Фольклоризация ночной символики в «Бесах», подключение бытовых реалий в картину ночного мира в «Стихах, сочиненных ночью во время бессонницы» — это и есть тот неожиданный и свежий ракурс, в котором перестраиваются пути художественных ассоциаций. Тонкие, исполненные художественного такта и меры уклоны лирической ситуации «Бесов» в фольклорную стихию и столь же тонкие смещения авторского слова в просторечие несут в себе особый смысл. Этими вехами национального быта и мышления ненавязчиво, но ощутимо помечена сфера символических «излучений» образа (русский мир). Символ пушкинских «Бесов», как и всякий художественный символ, свободен от каких бы то ни было рационалистически заданных аналогий и предельно широк в охвате реальности. Ему противопоказаны конкретные биографические или историко-политические «применения». Широк, но не космически безграничен. Речь все-таки идет у Пушкина не о судьбах человеческой истории вообще (поворот мысли, характерный для романтиков, для Баратынского периода «Сумерек» с его вселенским символом «зимы дряхлеющего мира»), но о судьбах именно русского мира и пушкинского поколения. За эту черту уже рискованно переступать в конкретизации «смысла» «Бесов».

Усилиями таких пушкинистов, как Б. П. Городецкий и в особенности Д. Д. Благой, давно уже опровергнуто представление о «Бесах» как о непритязательной, хотя бы и классически совершенной вариации на чисто фольклорные темы. Сопоставляя окончательный текст с черновыми набросками Пушкина, Д. Д. Благой убедительно раскрыл направление художественной мысли Пушкина, приглушавшего в ходе работы над текстом детали, слишком явно перекликающиеся с мотивами народных поверий и сказок[16].
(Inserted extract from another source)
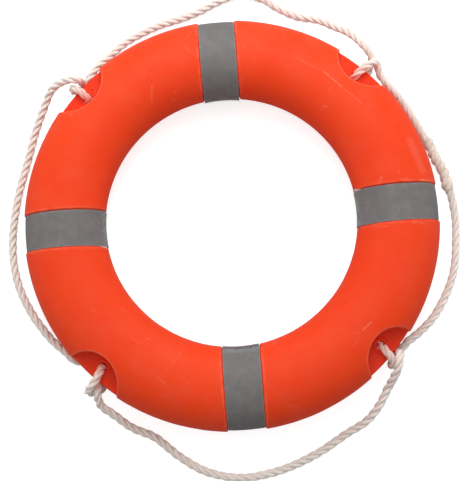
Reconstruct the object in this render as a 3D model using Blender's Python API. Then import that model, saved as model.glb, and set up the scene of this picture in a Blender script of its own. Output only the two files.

Пушкин уходил от слишком очевидных фольклорных конкретизаций. Возможно, не столько потому, что ему нужно было разделить «уровни» жизнеощущения (чисто фольклорное восприятие реальности у ямщика и сложное, обогащенное современным виденьем мира — у путника), сколько потому, что излишняя локализация фольклорных мотивов могла заслонить тот второй, символически широкий план изображения, которым, без сомнения, дорожил Пушкин. Фольклорные мотивы в «Бесах», по-видимому, нужны были поэту лишь постольку, поскольку они создавали общий колорит русского мира.